No. A lot of fabricators use daub welding to weld parts. You see it mostly when someone is working with sheet metal such as auto bodies. It keeps the parts from distorting from heat that would be created with continuous welds. You did not say what they were welding. So maybe it is done to keep the parts within specific tolerance.
 
No. A lot of fabricators use daub welding to weld parts. You see it mostly when someone is working with sheet metal such as auto bodies. It keeps the parts from distorting from heat that would be created with continuous welds. You did not say what they were welding. So maybe it is done to keep the parts within specific tolerance.
I’ve done it many times with MIG and thin metal, but you’ll get a bunch of slag inclusion doing that with stick.
 
Interesting. We use MAG ( "MIG") welding due to ease of use and productivity, welding thicker stuff. What needs to stay on. Rutile flux cored wires ( which needs gas shield aswell). Cant see how stick welding would be faster than feeding wire with 4T.

Cant remember when welded last time with stick... Hmm wait, burned some sticks while repairing cracked industrial water pump housing, cast iron.
 
Right or wrong I am just the opposite. I hardly use my mig. Have a ac/dc stick welder that does majority of work. Only use the wire feed for super light stuff. I started production welding many years ago just before GMAW became popular. Used mostly jet rod. When we first started using wire, a good guy with 5/32 or 3/16 jet rod could keep up or surpass the wire feed on a lot of jobs. Its still pretty hard to beat the look and speed of a well laid 7024 pass.
I love the MIG when it comes to thin stuff and new metal, in the comfort of my shop, but stick for most farm welding. More often than not I’m welding a piece of old farm equipment back together or building something out of salvaged steel. While you should still clean your joints with stick, you don’t have to get it as clean as you do with MIG. Also, you can do a dirty weld to just get by with stick, where you just can’t with MIG. Then there is the issue with shielding gas outdoors.
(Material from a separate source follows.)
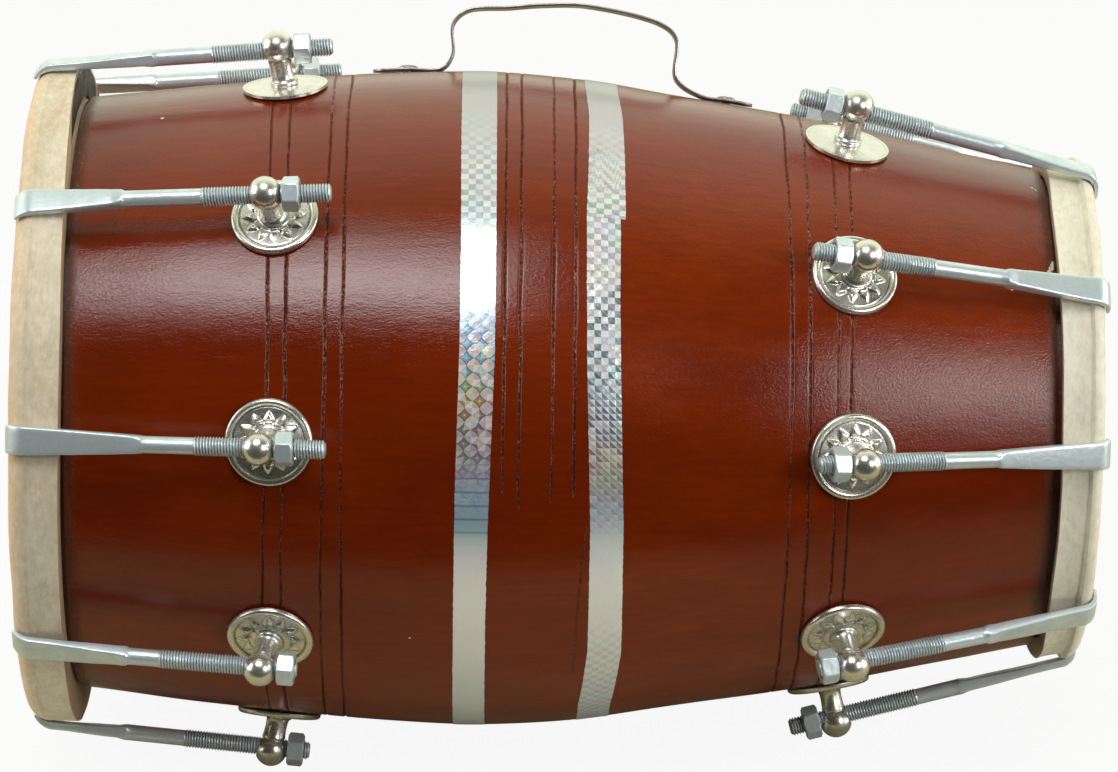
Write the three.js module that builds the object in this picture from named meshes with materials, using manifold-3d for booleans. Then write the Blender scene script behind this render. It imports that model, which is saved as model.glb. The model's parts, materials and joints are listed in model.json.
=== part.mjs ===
// Screw-tuned dholak: a two-headed barrel drum with hook bolts and a strap handle.
// Millimetres, +Z up. The drum lies on four of its eye posts with the bass head towards -X.
import * as THREE from "three";
import { mergeVertices } from "three/addons/utils/BufferGeometryUtils.js";
import Module from "manifold-3d";

const wasm = await Module();
wasm.setup();

// Barrel shell
const shellLength = 452;
const bulgeRadius = 143.6;
const bassEndRadius = 127.1;
const trebleEndRadius = 100.8;
const bulgeToBassEnd = 191;
const shellWall = 16;
const bearingEdgeRound = 3;
const bassFlareShares = [[0, 0], [0.398, 0.545], [0.712, 0.867]];
const trebleTaperShares = [[0.172, 0.932], [0.326, 0.787], [0.556, 0.568], [0.785, 0.278], [1, 0]];

// Heads: a rawhide skin lapped round a stiff hoop
const skinThickness = 1.2;
const lapThickness = 2.2;
const ringProud = 1;
const lapSlit = 1.6;
const seatGap = 0.6;
const bassRing = { rise: 18.2, backRise: 18, round: 8, length: 21.6, seatMargin: 0.8 };
const trebleRing = { rise: 10, backRise: 7.9, round: 5, length: 17.6, seatMargin: 3.2 };
const pasteRadius = 62;
const pasteThickness = 2.5;

// Eye posts and rosettes
const postFromMiddle = { bass: 120.6, treble: 121.4 };
const postLeanDeg = { bass: 6, treble: 1.5 };
const ballRadius = 7;
const ballHeight = 18.4;
const eyeBelowBall = { bass: 1.5, treble: 2.3 };
const eyeRadius = 4.7;
const columnRadius = 4.7;
const collarRadius = 5.1;
const collarHeight = 12.4;
const neckRadius = 5;
const footRadius = 6.2;
const rosetteRadius = 18.3;
const rosetteRim = 2.3;
const rosetteSheet = 1.2;
const rosetteDome = 2.4;
const studRadius = 3;
const washerRadius = 9;
const washerThickness = 1.5;
const innerNutRadius = 5.5;
const innerNutHeight = 5;

// Hook bolts and nuts
const rodRadius = 4;
const shankRadius = 3.55;
const threadPitch = 1.25;
const armThickness = 3.8;
const armWidth = 11.9;
const armRootWidth = 7.6;
const armRootThickness = 5.4;
const forgedStretch = 7;
const lipThickness = 2.7;
const lipSweepDeg = { bass: 46, treble: 75 };
const lipStraight = { bass: 0.4, treble: 3.6 };
const lipTipShares = [{ along: 0.5, width: 0.94 }, { along: 1, width: 0.6 }];
const nutFlats = 13;
const nutHeight = 7.2;
const nutChamfer = 1.1;
const flatFromEye = 57;
const threadFromEye = 33;
const longestTail = 14;

// Strap handle with its two screws
const strapWidth = 14;
const strapThickness = 1.3;
const strapRise = 29.5;
const strapBend = 6;
const strapCornerShare = 0.3;
const bassShoulderDrop = 3;
const trebleShoulderDrop = 7.8;
const bassFoot = { from: -84, to: -53.5 };
const trebleFoot = { from: 60, to: 83 };
const legFromMiddle = 49.2;
const screwHeadRadius = 4.2;
const screwHeadHeight = 1.5;
const screwShankRadius = 2;
const screwLength = 13;

// Clearances
const gap = 0.3;
const footGap = 0.6;
const boreGap = 0.5;
const overrun = 3;

// Rest attitude: the direction round the barrel that points at the floor
const floorDirectionDeg = -112;

// Facets
const barrelFacets = 32;
const rosetteFacets = 14;
const postFacets = 10;
const boreFacets = 8;
const hexFacets = 6;
const weldTolerance = 1e-4;

// Each hook set: its direction round the barrel, and shares of its three bolt lengths.
// 0 degrees is the front, 90 degrees the handle's side.
const bassSets = [
  { deg: 112, tailShare: 0.7, flatShare: 1.04, threadShare: 0.95 },
  { deg: 72, tailShare: 0.68, flatShare: 0.93, threadShare: 0.86 },
  { deg: 32, tailShare: 0.93, flatShare: 1.03, threadShare: 0.8 },
  { deg: -8, tailShare: 0.94, flatShare: 0.84, threadShare: 0.8 },
  { deg: -47, tailShare: 0.07, flatShare: 0.98, threadShare: 1.28 },
  { deg: -92, tailShare: 0.19, flatShare: 1.11, threadShare: 1.16 },
  { deg: -132, tailShare: 0.5, flatShare: 1, threadShare: 1 },
  { deg: -171, tailShare: 0.35, flatShare: 0.95, threadShare: 1.08 },
  { deg: 150, tailShare: 0.8, flatShare: 1.06, threadShare: 0.9 },
];
const trebleSets = [
  { deg: 113.5, tailShare: 0.55, flatShare: 0.98, threadShare: 1.05 },
  { deg: 65, tailShare: 0.77, flatShare: 1.13, threadShare: 1.01 },
  { deg: 26, tailShare: 0.6, flatShare: 1.08, threadShare: 0.9 },
  { deg: -10, tailShare: 0.38, flatShare: 1.02, threadShare: 1.05 },
  { deg: -51.5, tailShare: 0.05, flatShare: 1.04, threadShare: 1.22 },
  { deg: -94, tailShare: 0.46, flatShare: 0.98, threadShare: 1.12 },
  { deg: -130, tailShare: 0.4, flatShare: 1.03, threadShare: 1 },
  { deg: -169, tailShare: 0.64, flatShare: 1, threadShare: 0.94 },
  { deg: 151, tailShare: 0.3, flatShare: 1.07, threadShare: 1.1 },
];

// Materials
const paint = (color, roughness, metalness) =>
  new THREE.MeshStandardMaterial({ color, roughness, metalness });
const lacqueredWood = paint(0x5c2010, 0.25, 0);
const rawhide = paint(0xcdb996, 0.8, 0);
const hoopSteel = paint(0x77736c, 0.6, 1);
const zinc = paint(0x9aa3ab, 0.35, 1);
const nickel = paint(0xbfb9a6, 0.22, 1);
const darkSteel = paint(0x5d5f60, 0.45, 1);

// Small maths
const rad = THREE.MathUtils.degToRad;
const place = (x, z) => new THREE.Vector3(x, 0, z);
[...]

Honestly, most people that think MIG is the superior process for virtually all welding think that because it’s the only process they can make a decent weld with. People should learn stick before they ever pickup a MIG gun, and that’s the way most welding schools teach it. Really, they should actually learn gas welding first, as it gives you a better understanding of the overall process of joining two pieces of metal together. Once you learn gas and stick, it’s real easy to pickup MIG and TIG.
 
I ran my 225 transformer of a 7000 w generator once. . I didn't care for the bog and feared for long term effects on generator so I don't do it anymore.